Harmonics may be achieved in anything that can be fit to a wave, but most often the term is used to describe their use in music. In music, harmonics refer to the sounds which are produced at multiples of the same frequency as a base sound. This base sound is often referred to as the fundamental, or first harmonic.
An example may help demonstrate this more clearly: if the note being produced is A4, for example, it resonates at 440 Hz/second. At the second multiple of this fundamental, or 880 Hz/second, we find the second harmonic. At the third multiple of this fundamental, or 1320 Hz/second, we find the third harmonic. At the fourth multiple of this fundamental, or 1760 Hz/second, we find the fourth harmonic. This continues on well past the sound being audible to the human ear.
Musically, rather than talking about the actual frequencies of the harmonics, we would instead talk about their relationship to the fundamental in musical terms. So we can look at the second harmonic as being an octave above the fundamental. The third harmonic is then an octave and a fifth above the fundamental. The fourth harmonic is two octaves above the fundamental. And so on, with the harmonics alternating between being a major third and a minor third higher each time we go up.
When most musical instruments are played, they generate not only a fundamental sound, but can also generate a number of harmonics on top of this. This is most easily heard by listening to a guitar being played, where you will hear these other notes coming on top of the fundamental. For most people, these harmonics don’t actually sound like distinct notes — instead, it is this combination of sounds that helps give a song its distinct timbre.

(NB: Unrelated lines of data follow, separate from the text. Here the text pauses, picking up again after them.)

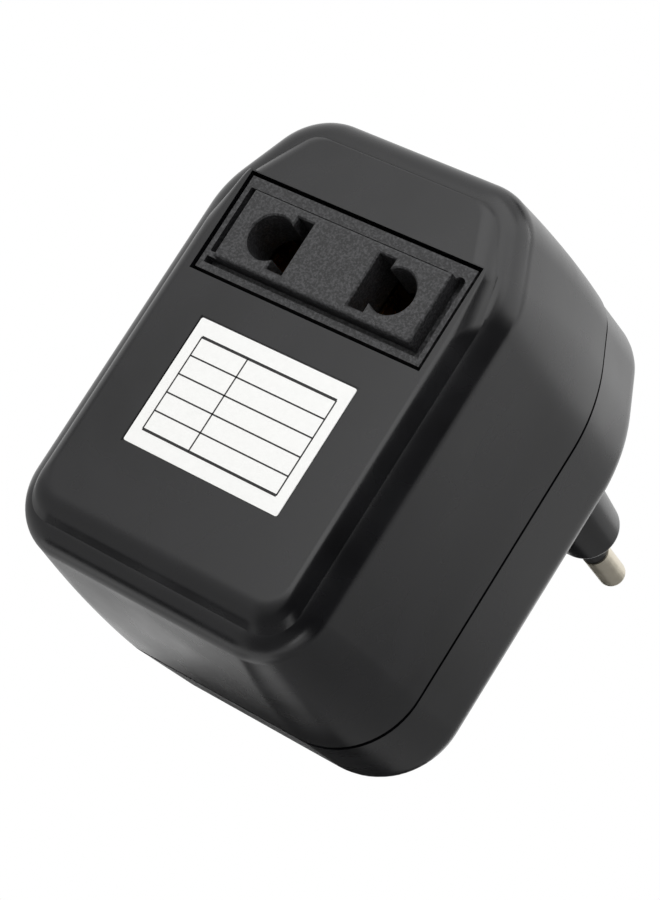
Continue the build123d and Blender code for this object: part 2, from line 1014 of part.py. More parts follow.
def switch_body():
    top = frame_top - frame_thickness
    half = switch_body_width / 2
    body = block(
        -switch_body_length / 2,
        switch_body_length / 2,
        switch_depth - half,
        switch_depth + half,
        switch_bottom,
        top,
    )
    half_run = (slider_foot_length + switch_travel) / 2 + slider_fit
    half = slider_foot_width / 2 + slider_fit
    body -= block(
        -half_run,
        half_run,
        switch_depth - half,
        switch_depth + half,
        top - switch_cavity_drop,
        top + wall,
    )
    for x, depth in terminal_places:
        body -= terminal_block(x, depth, sleeve_fit)
    return body


def terminal_block(x, depth, spare):
    half_w = terminal_width / 2 + spare
    half_t = terminal_thickness / 2 + spare
    return block(
        x - half_w,
        x + half_w,
        depth - half_t,
        depth + half_t,
        switch_bottom - terminal_drop,
        switch_bottom + terminal_sink,
    )


def switch_frame():
    plate = Pos(0, y_at(switch_depth), frame_top - frame_thickness) * extrude(
        RectangleRounded(frame_length, frame_width, frame_corner), frame_thickness
    )
    half = knob_width / 2 + frame_slot_fit
    run = (knob_length + switch_travel) / 2 + frame_slot_fit
    plate -= block(
        -run, run, switch_depth - half, switch_depth + half, frame_top - wall, frame_top + wall
    )
    for x in (-switch_screw_side, switch_screw_side):
        plate -= upright(ear_hole / 2, x, switch_depth, frame_top - wall, frame_top + wall)
    return plate


def switch_slider():
    """Slider in its rest place, at the left end of its travel."""
    x = -switch_travel / 2
    foot_top = frame_top - frame_thickness - slider_fit / 2
    half = slider_foot_width / 2
    foot = block(
        x - slider_foot_length / 2,
        x + slider_foot_length / 2,
        switch_depth - half,
        switch_depth + half,
        foot_top - slider_foot_height,
        foot_top,
    )
    half = knob_width / 2
    knob = block(
        x - knob_length / 2,
        x + knob_length / 2,
        switch_depth - half,
        switch_depth + half,
        foot_top - slider_foot_height,
        knob_top,
    )
    knob = fillet(knob.faces().sort_by(Axis.Z)[-1].edges(), knob_edge)
    for i in range(knob_ribs):
        place = x + (i - (knob_ribs - 1) / 2) * 2 * knob_rib_width
        half_rib = knob_rib_width / 2
        knob -= block(
            place - half_rib,
            place + half_rib,
            switch_depth - half,
            switch_depth + half,
            knob_top - knob_rib_depth,
            knob_top + wall,
        )
    return foot + knob


def jumper(a, b, z):
    """Straight link between two terminals, ending just short of both."""
    start = Vector(a[0], y_at(a[1]), z)
    end = Vector(b[0], y_at(b[1]), z)
    way = (end - start).normalized()
    short = (terminal_width / 2 + wire_butt) / abs(way.X) + jumper_diameter / 2 * abs(way.Y)
    start = start + way * short
    end = end - way * short
    return sweep(Plane(origin=start, z_dir=way) * Circle(jumper_diameter / 2), Line(start, end))


# Wires.


def wire(*points):
    """Insulated wire through (x, depth, height) points: straight runs and round bends."""
    path = FilletPolyline(*[(x, y_at(d), z) for x, d, z in points], radius=wire_bend)
    section = Plane(origin=path @ 0, z_dir=path % 0) * Circle(wire_diameter / 2)
    return sweep(section, path)


# Build.

save("front_shell", front_shell())
save("rear_shell", rear_shell())
save("outlet_insert", outlet_insert())
save("contact_holder", contact_holder())
right_contact = contact()
save("contact_right", right_contact)
save("contact_left", mirror(right_contact, about=Plane.YZ))
for name, x in zip(("left", "right"), pin_places):
    save(f"plug_pin_{name}", pin(x))
    save(f"pin_sleeve_{name}", sleeve(x))

save("core_e", core_e())
save("core_i", core_i())
save("bobbin", bobbin())
for name, shape in wound_layers():
    save(name, shape)
save("thermal_fuse", thermal_fuse())
for number, x in enumerate(tag_places, 1):
    save(f"winding_tag_{number}", tag(x))

case_screw = screw(
    screw_shank,
    screw_length,
    screw_head,
    screw_head_height,
    screw_recess_span,
    screw_recess_width,
    screw_recess_depth,
)
for number, (x, z) in enumerate(screw_places, 1):
    save(f"case_screw_{number}", Pos(x, y_at(screw_seat_depth), z) * Rot(-90, 0, 0) * case_screw)
for number, x in enumerate((-ear_side, ear_side), 1):
    seat = Pos(x, y_at(ear_front + ear_thickness), ear_height)
    save(f"holder_screw_{number}", seat * Rot(-90, 0, 0) * small_screw(holder_screw_length))
for number, x in enumerate((-switch_screw_side, switch_screw_side), 1):
    seat = Pos(x, y_at(switch_depth), frame_top - frame_thickness)
    save(f"switch_screw_{number}", seat * Rot(180, 0, 0) * small_screw(switch_screw_length))

save("switch_body", switch_body())
save("switch_frame", switch_frame())
save("switch_slider", switch_slider())
for number, (x, depth) in enumerate(terminal_places, 1):
    save(f"switch_terminal_{number}", terminal_block(x, depth, 0))
save("jumper_1", jumper(terminal_places[0], terminal_places[5], switch_bottom - jumper_high_drop))
save("jumper_2", jumper(terminal_places[3], terminal_places[2], switch_bottom - jumper_low_drop))

tail_end = contact_back + tail_length + wire_butt
pin_end = face_to_plug - boss_end_wall - collar_thickness - pin_tail_length - wire_butt
tag_top = tag_seat + tag_length + wire_butt
foot = switch_bottom - terminal_drop - wire_butt
back = rear_depth - wall
near_row, far_row = terminal_rows
left_pin, right_pin = pin_places
wires = {
    "wire_plug_switch": [
        (left_pin, pin_end, 0),
        (left_pin, back - plug_wire_clear, 0),
        (0, back - plug_wire_cross_clear, 0),
        (0, far_row, 0),
        (0, far_row, foot),
    ],
    "wire_plug_common": [
        (right_pin, pin_end, 0),
        (right_pin, back - common_wire_clear, 0),
        (tag_spacing, tag_depth, 0),
        (tag_spacing, tag_depth, tag_top),
    ],
    "wire_outlet_switch": [
        (-tail_side, tail_end, 0),
        (-tail_side, switch_depth - outlet_wire_before, 0),
        (0, switch_depth - outlet_wire_cross_before, 0),
        (0, near_row, foot - outlet_wire_below),
        (0, near_row, foot),
    ],
    "wire_outlet_common": [
        (tail_side, tail_end, 0),
        (tail_side, tag_depth - common_lead_before, 0),
        (tag_spacing, tag_depth - common_lead_dip_before, common_lead_dip),
        (tag_spacing, tag_depth - common_lead_short, tag_top - common_lead_below),
    ],
    "wire_low_tap": [
        (0, tag_depth, tag_top),
        (0, tag_depth, tag_top + low_tap_above),
        (-terminal_pitch, far_row, foot - low_tap_below),
        (-terminal_pitch, far_row, foot),
    ],
    "wire_high_tap": [
        (-tag_spacing, tag_depth, tag_top),
        (-tag_spacing, tag_depth, tag_top + high_tap_above),
        (-terminal_pitch, near_row, foot - high_tap_below),
        (-terminal_pitch, near_row, foot),
    ],
}
for name, points in wires.items():
    save(name, wire(*points))

label = extrude(
    plane_at(label_recess) * Pos(0, label_centre, 0) * RectangleRounded(
        label_width, label_height, label_corner
    ),
    label_thickness,
)
save("rating_label", label)
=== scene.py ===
from collections import namedtuple
from math import atan2, cos, pi, radians, sin, tan

import bmesh
import bpy
from mathutils import Matrix, Vector


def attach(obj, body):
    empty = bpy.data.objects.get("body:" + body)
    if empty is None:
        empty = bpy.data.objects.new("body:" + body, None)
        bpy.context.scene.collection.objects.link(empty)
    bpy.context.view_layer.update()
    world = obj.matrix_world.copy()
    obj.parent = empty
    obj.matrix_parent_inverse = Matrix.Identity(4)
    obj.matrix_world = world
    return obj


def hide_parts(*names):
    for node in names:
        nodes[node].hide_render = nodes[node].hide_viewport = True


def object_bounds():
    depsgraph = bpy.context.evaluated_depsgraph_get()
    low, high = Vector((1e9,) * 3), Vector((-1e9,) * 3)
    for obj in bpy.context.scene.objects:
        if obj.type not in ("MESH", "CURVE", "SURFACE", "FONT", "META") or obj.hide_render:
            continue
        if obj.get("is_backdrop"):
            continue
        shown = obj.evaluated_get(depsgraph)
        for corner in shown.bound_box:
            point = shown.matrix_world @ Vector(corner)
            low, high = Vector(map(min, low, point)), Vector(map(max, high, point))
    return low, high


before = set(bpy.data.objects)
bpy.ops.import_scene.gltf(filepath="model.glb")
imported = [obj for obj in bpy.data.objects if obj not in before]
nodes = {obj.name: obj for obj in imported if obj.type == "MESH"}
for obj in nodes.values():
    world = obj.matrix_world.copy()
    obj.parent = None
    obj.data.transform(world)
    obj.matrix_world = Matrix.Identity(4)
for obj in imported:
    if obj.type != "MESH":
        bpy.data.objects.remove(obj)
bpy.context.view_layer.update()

# The front shell.
# One black ABS moulding: a deep rounded hood whose upper sides lean in, with a raised panel in front.
# The panel's upper part is laid back. The outlet's opening and a bed for the label are cut in it.

mm = 0.001
face_to_plug = 67.6          # from the front panel back to the plug's end face
# Right half of the case seen from the front: half widths, heights, and the radius of each corner.
Outline = namedtuple("Outline", "side bend top_side top bottom bottom_r bend_r top_r")
front_outline = Outline(23.35, 5.3, 16.9, 18.8, -46.0, 8.6, 14.4, 9.0)
seam_outline = Outline(24.55, 5.6, 17.5, 19.9, -47.95, 11.25, 26.6, 8.1)
side_slant = radians(25.5)
smallest_corner = 0.6
wall = 2.2
wall_swell = 1.87            # power of the curve from the front outline to the seam's
shoulder_depth = 1.5         # the hood's flat face lies this far behind the panel's
front_roll = 3.3             # rounding of the hood's front edge
seam_depth = 29.1
tongue_thickness = 0.9       # lip of the rear shell that slides into the hood
tongue_reach = 1.5
tongue_fit = 0.12
turn_steps = 18              # points round each corner of an outline
run_steps = 5                # stretches along each straight side
roll_steps = 12              # loops over a rounded edge
wall_steps = 14              # loops along the walls
case_sharp = radians(13)     # edges that turn by more are drawn sharp


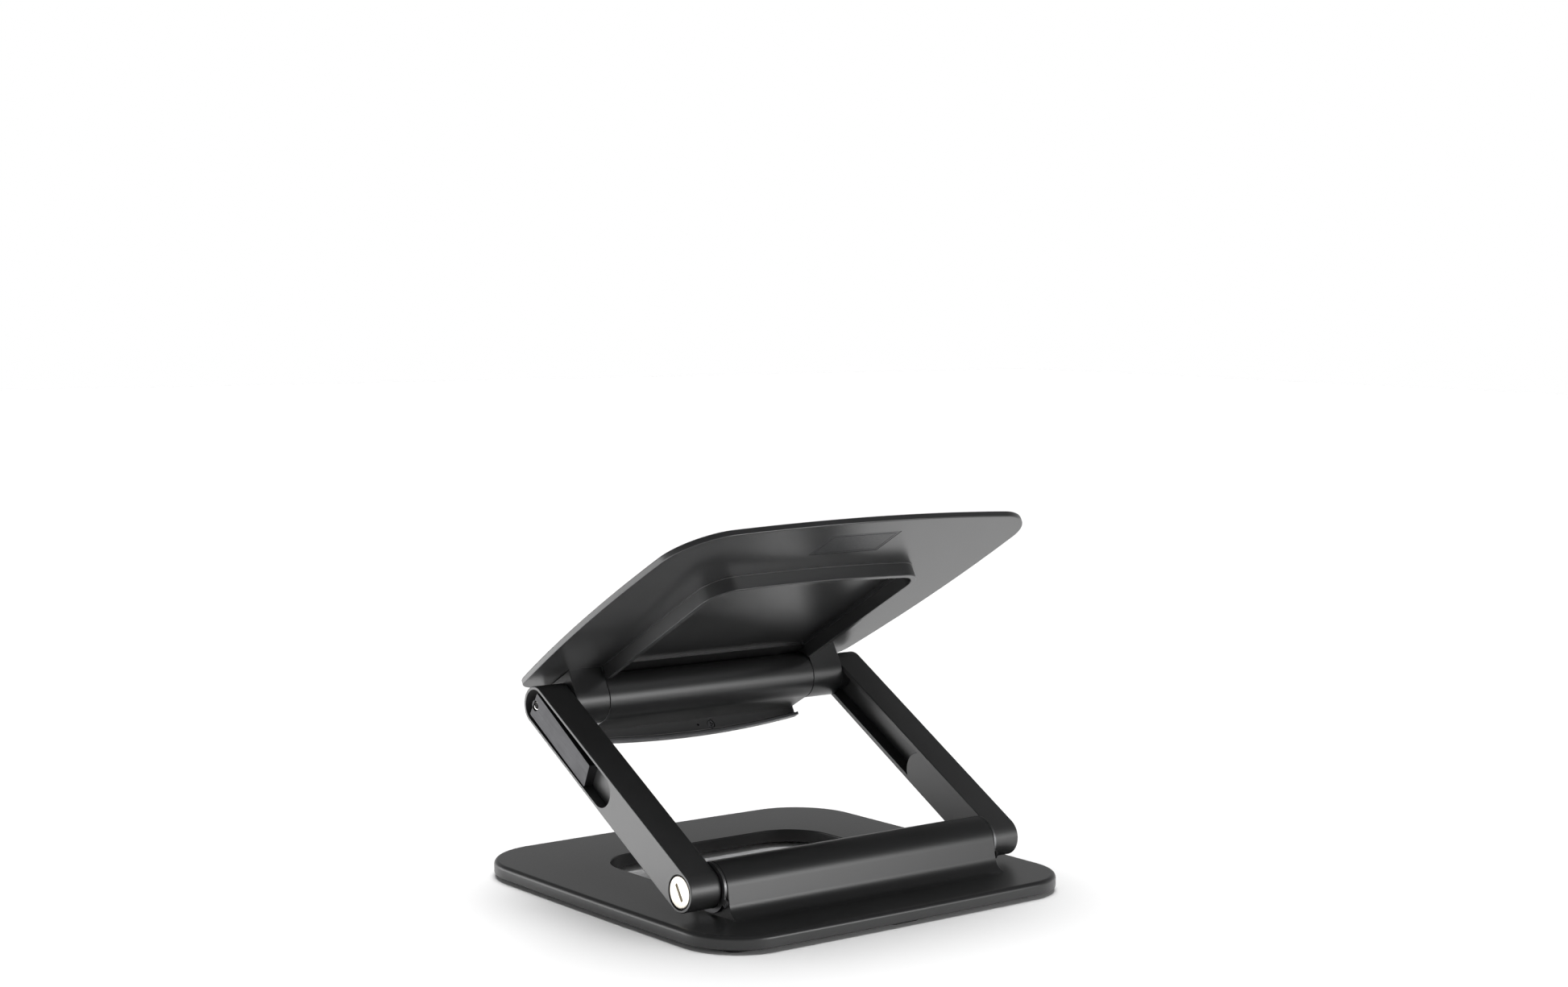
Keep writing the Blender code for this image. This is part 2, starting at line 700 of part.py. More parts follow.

A singing bowl, such as those used in Tibet, also gives a very good example of multiple harmonics being generated on top of a very pure fundamental.
Sounds can also layer on top of a fundamental that are not actually harmonics. Musically these are usually referred to as inharmonics, and they can sound jarring or strange to listeners. This strangeness is most pronounced if it is very close to the frequency of a true harmonic, sounding slightly off. If it is far enough away from one of the actual harmonics of a fundamental, the sound is instead called a partial, and may be used for a musical purpose — although the effect is still rather eerie.
Harmonics may also be layered on to the human voice, producing some very interesting effects. This is usually referred to as overtone singing, and some specific styles are collected under the term throat singing. Throat singing makes use of the mouth as a resonating chamber, using its shape, and the shape of the tongue, to alter the sound as it travels out of the throat to shape it into a harmonic of the fundamental. When done correctly this can produce some truly amazing sounds — in the case of the Tuvan style of sygyt, the harmonics create a piercing whistle reminiscent of birdsong, with the underlying drone of the fundamental still audible.
An understanding of harmonics is not absolutely essential for someone taking up a musical instrument, but it can be very helpful in better understanding what’s happening. Particularly for stringed instruments, harmonics play a crucial role in developing a dynamic, interesting style. Knowing the physics involved allows a musician to manipulate them accordingly, to make the instrument’s harmonics sound the way they want them to.